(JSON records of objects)
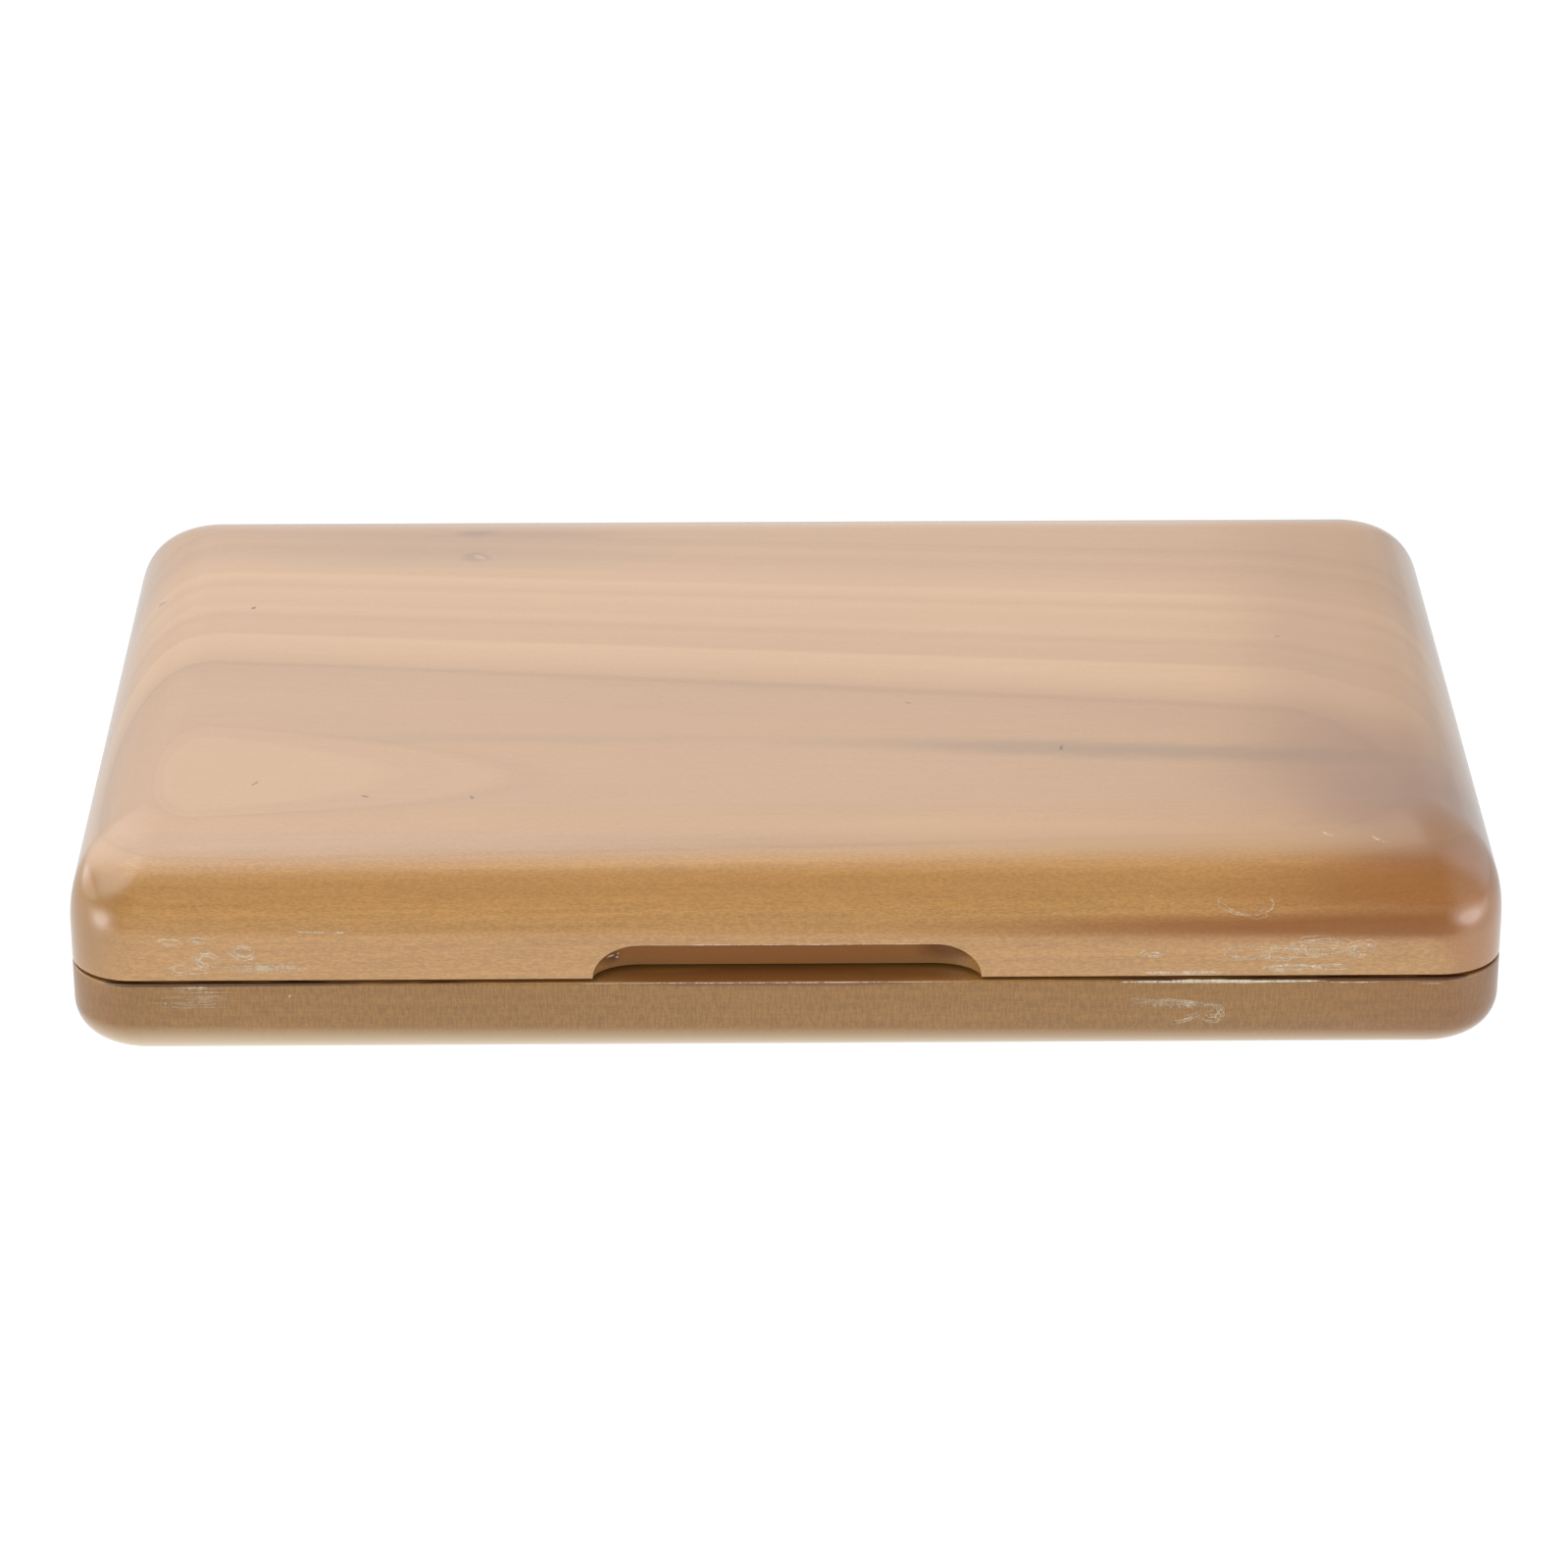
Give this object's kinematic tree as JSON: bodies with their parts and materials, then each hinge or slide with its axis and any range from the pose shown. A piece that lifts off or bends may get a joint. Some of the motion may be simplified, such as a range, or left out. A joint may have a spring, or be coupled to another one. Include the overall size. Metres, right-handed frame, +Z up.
{
  "type": "bassoon reed case",
  "caption": "Slim hinged wooden box with rounded edges and a finger notch, that closes on magnets and holds reeds on pegs over a velvet pad.",
  "frame": {"origin": "middle of the underside, on the surface the case lies on", "axes": "+X along the case to the right, +Y from the finger notch to the hinges, +Z up"},
  "size_m": [0.14, 0.088, 0.0231],
  "materials": {
    "maple_shell": "satin lacquered maple",
    "maple_rail": "satin lacquered maple",
    "velvet": "short-pile velvet",
    "brass": "turned and polished brass",
    "nickel": "nickel-plated magnet"
  },
  "bodies": {
    "base": {"base_shell": "maple_shell", "base_pad": "velvet", "peg_rail": "maple_rail", "reed_peg_1": "brass", "reed_peg_2": "brass", "reed_peg_3": "brass", "reed_peg_4": "brass", "reed_peg_5": "brass", "reed_peg_6": "brass", "rail_screw_left": "brass", "rail_screw_right": "brass", "hinge_base_leaf_left": "brass", "hinge_base_leaf_right": "brass", "hinge_pin_left": "brass", "hinge_pin_right": "brass", "base_screw_left_1": "brass", "base_screw_left_2": "brass", "base_screw_right_1": "brass", "base_screw_right_2": "brass", "base_magnet_left": "nickel", "base_magnet_right": "nickel"},
    "lid": {"lid_shell": "maple_shell", "lid_pad": "velvet", "hinge_lid_leaf_left": "brass", "hinge_lid_leaf_right": "brass", "lid_screw_left_1": "brass", "lid_screw_left_2": "brass", "lid_screw_right_1": "brass", "lid_screw_right_2": "brass", "lid_magnet_left": "nickel", "lid_magnet_right": "nickel"}
  },
  "joints": [
    {"name": "lid_hinge", "type": "hinge", "parent": "base", "child": "lid", "pos_m": [0, 0.0423, 0.00847], "axis": [-1, 0, 0], "range_deg": [0, 96]}
  ]
}
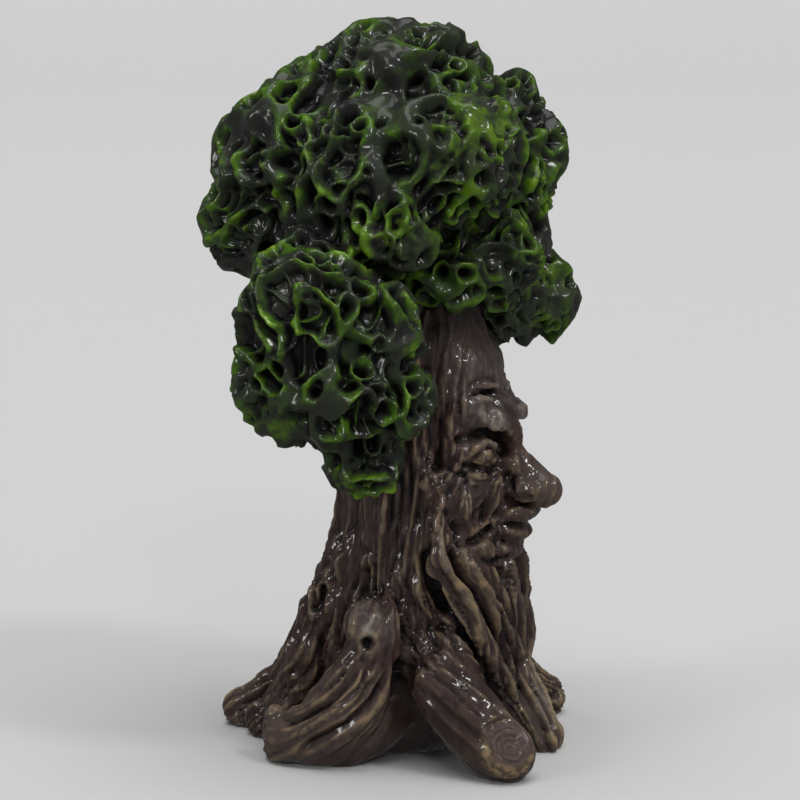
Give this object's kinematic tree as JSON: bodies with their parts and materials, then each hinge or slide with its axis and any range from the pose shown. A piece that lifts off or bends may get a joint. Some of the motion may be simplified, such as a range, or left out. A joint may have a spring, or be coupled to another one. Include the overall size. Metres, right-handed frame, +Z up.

§ PROBLEM STATEMENT
Would you write down every record again, exactly?

§ THE COMPLETED TASK
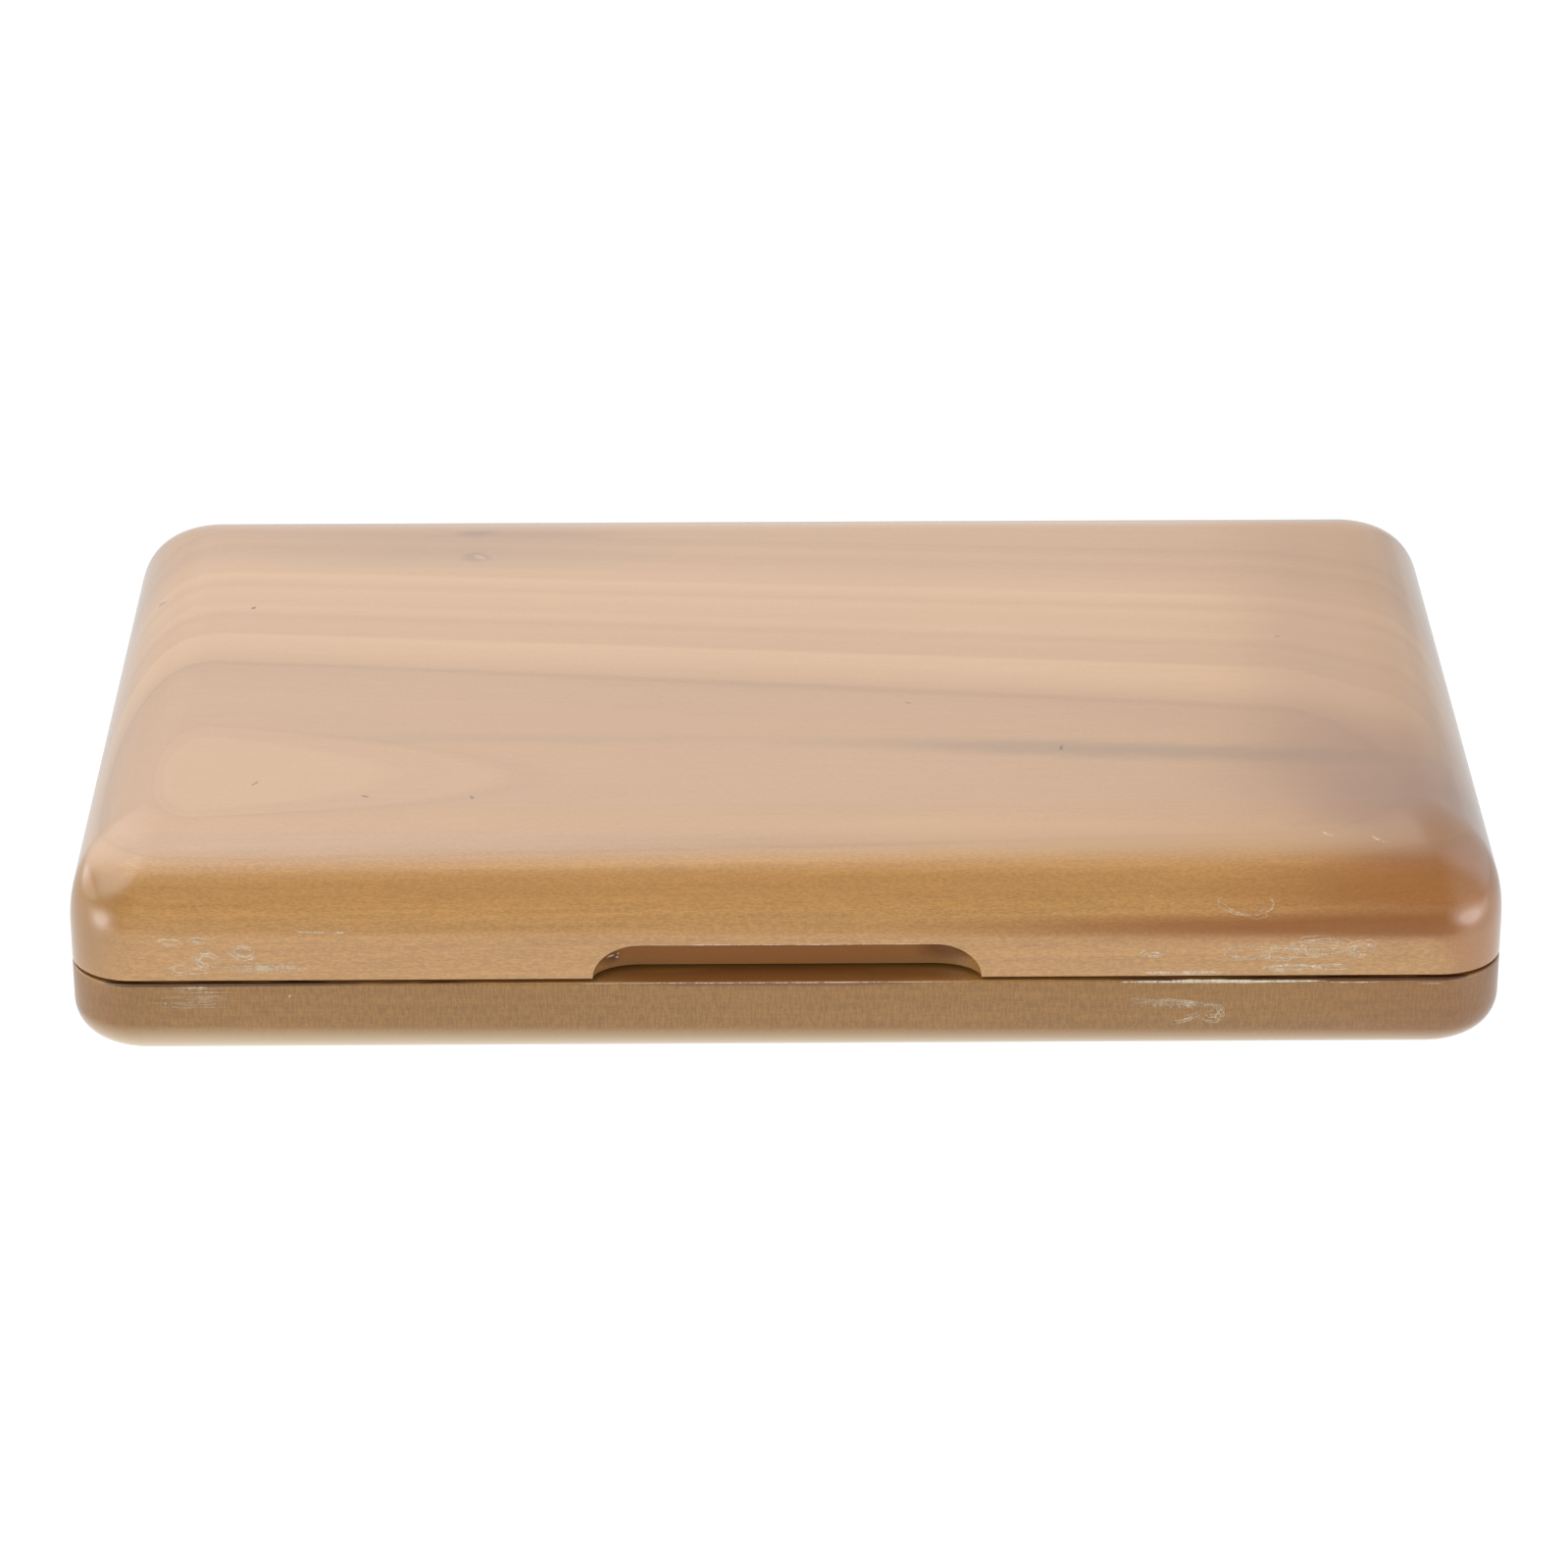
Give this object's kinematic tree as JSON: bodies with their parts and materials, then each hinge or slide with its axis and any range from the pose shown. A piece that lifts off or bends may get a joint. Some of the motion may be simplified, such as a range, or left out. A joint may have a spring, or be coupled to another one. Include the overall size. Metres, right-handed frame, +Z up.
{
  "type": "bassoon reed case",
  "caption": "Slim hinged wooden box with rounded edges and a finger notch, that closes on magnets and holds reeds on pegs over a velvet pad.",
  "frame": {"origin": "middle of the underside, on the surface the case lies on", "axes": "+X along the case to the right, +Y from the finger notch to the hinges, +Z up"},
  "size_m": [0.14, 0.088, 0.0231],
  "materials": {
    "maple_shell": "satin lacquered maple",
    "maple_rail": "satin lacquered maple",
    "velvet": "short-pile velvet",
    "brass": "turned and polished brass",
    "nickel": "nickel-plated magnet"
  },
  "bodies": {
    "base": {"base_shell": "maple_shell", "base_pad": "velvet", "peg_rail": "maple_rail", "reed_peg_1": "brass", "reed_peg_2": "brass", "reed_peg_3": "brass", "reed_peg_4": "brass", "reed_peg_5": "brass", "reed_peg_6": "brass", "rail_screw_left": "brass", "rail_screw_right": "brass", "hinge_base_leaf_left": "brass", "hinge_base_leaf_right": "brass", "hinge_pin_left": "brass", "hinge_pin_right": "brass", "base_screw_left_1": "brass", "base_screw_left_2": "brass", "base_screw_right_1": "brass", "base_screw_right_2": "brass", "base_magnet_left": "nickel", "base_magnet_right": "nickel"},
    "lid": {"lid_shell": "maple_shell", "lid_pad": "velvet", "hinge_lid_leaf_left": "brass", "hinge_lid_leaf_right": "brass", "lid_screw_left_1": "brass", "lid_screw_left_2": "brass", "lid_screw_right_1": "brass", "lid_screw_right_2": "brass", "lid_magnet_left": "nickel", "lid_magnet_right": "nickel"}
  },
  "joints": [
    {"name": "lid_hinge", "type": "hinge", "parent": "base", "child": "lid", "pos_m": [0, 0.0423, 0.00847], "axis": [-1, 0, 0], "range_deg": [0, 96]}
  ]
}
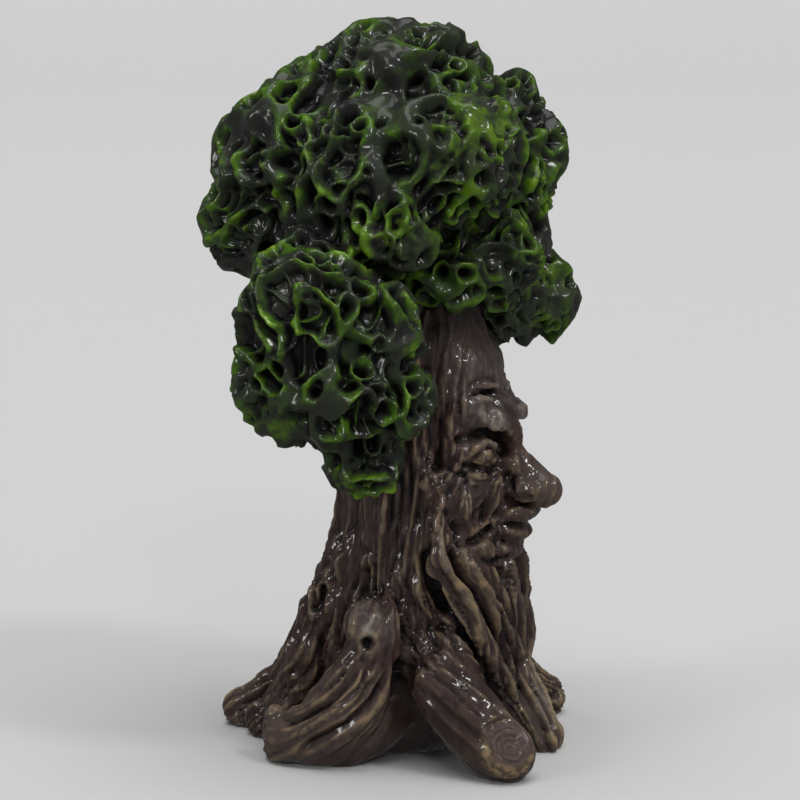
Give this object's kinematic tree as JSON: bodies with their parts and materials, then each hinge or slide with its axis and any range from the pose shown. A piece that lifts off or bends may get a joint. Some of the motion may be simplified, such as a range, or left out. A joint may have a spring, or be coupled to another one. Include the overall size. Metres, right-handed frame, +Z up.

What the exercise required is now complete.